Work to complete: Reproduce all of the listing below without alteration.

Data shown:
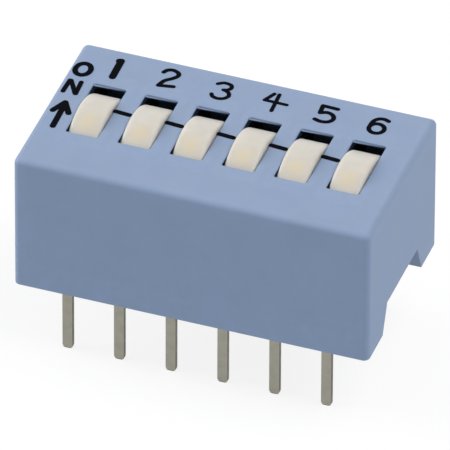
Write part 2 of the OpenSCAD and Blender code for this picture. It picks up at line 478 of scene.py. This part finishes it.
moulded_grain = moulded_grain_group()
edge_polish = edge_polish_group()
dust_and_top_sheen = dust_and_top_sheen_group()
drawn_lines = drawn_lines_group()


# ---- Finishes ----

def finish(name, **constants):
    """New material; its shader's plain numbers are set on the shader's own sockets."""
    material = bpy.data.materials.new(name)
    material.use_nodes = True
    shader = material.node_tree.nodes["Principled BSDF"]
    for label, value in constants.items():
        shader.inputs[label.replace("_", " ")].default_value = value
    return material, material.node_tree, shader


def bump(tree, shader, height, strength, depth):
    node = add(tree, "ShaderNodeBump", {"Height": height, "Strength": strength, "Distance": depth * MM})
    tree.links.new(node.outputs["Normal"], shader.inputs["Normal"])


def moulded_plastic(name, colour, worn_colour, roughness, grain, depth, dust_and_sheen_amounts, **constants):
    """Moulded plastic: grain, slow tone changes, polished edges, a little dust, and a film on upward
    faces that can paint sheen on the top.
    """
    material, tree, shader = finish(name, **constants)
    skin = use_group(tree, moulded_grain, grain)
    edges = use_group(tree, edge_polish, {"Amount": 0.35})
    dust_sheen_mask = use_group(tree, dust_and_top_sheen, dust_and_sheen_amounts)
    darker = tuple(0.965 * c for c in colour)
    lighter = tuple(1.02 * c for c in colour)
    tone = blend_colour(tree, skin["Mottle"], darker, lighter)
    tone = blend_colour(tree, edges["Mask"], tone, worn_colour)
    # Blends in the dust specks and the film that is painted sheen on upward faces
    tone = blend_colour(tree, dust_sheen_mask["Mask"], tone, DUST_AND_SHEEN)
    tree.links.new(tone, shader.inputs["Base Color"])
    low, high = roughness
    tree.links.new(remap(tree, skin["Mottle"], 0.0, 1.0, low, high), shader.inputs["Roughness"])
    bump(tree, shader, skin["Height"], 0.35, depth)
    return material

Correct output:
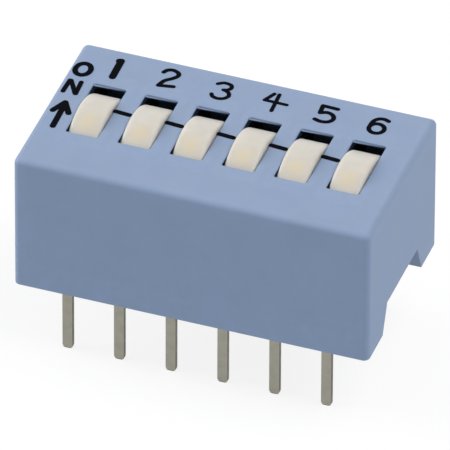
Write part 2 of the OpenSCAD and Blender code for this picture. It picks up at line 478 of scene.py. This part finishes it.
moulded_grain = moulded_grain_group()
edge_polish = edge_polish_group()
dust_and_top_sheen = dust_and_top_sheen_group()
drawn_lines = drawn_lines_group()


# ---- Finishes ----

def finish(name, **constants):
    """New material; its shader's plain numbers are set on the shader's own sockets."""
    material = bpy.data.materials.new(name)
    material.use_nodes = True
    shader = material.node_tree.nodes["Principled BSDF"]
    for label, value in constants.items():
        shader.inputs[label.replace("_", " ")].default_value = value
    return material, material.node_tree, shader


def bump(tree, shader, height, strength, depth):
    node = add(tree, "ShaderNodeBump", {"Height": height, "Strength": strength, "Distance": depth * MM})
    tree.links.new(node.outputs["Normal"], shader.inputs["Normal"])


def moulded_plastic(name, colour, worn_colour, roughness, grain, depth, dust_and_sheen_amounts, **constants):
    """Moulded plastic: grain, slow tone changes, polished edges, a little dust, and a film on upward
    faces that can paint sheen on the top.
    """
    material, tree, shader = finish(name, **constants)
    skin = use_group(tree, moulded_grain, grain)
    edges = use_group(tree, edge_polish, {"Amount": 0.35})
    dust_sheen_mask = use_group(tree, dust_and_top_sheen, dust_and_sheen_amounts)
    darker = tuple(0.965 * c for c in colour)
    lighter = tuple(1.02 * c for c in colour)
    tone = blend_colour(tree, skin["Mottle"], darker, lighter)
    tone = blend_colour(tree, edges["Mask"], tone, worn_colour)
    # Blends in the dust specks and the film that is painted sheen on upward faces
    tone = blend_colour(tree, dust_sheen_mask["Mask"], tone, DUST_AND_SHEEN)
    tree.links.new(tone, shader.inputs["Base Color"])
    low, high = roughness
    tree.links.new(remap(tree, skin["Mottle"], 0.0, 1.0, low, high), shader.inputs["Roughness"])
    bump(tree, shader, skin["Height"], 0.35, depth)
    return material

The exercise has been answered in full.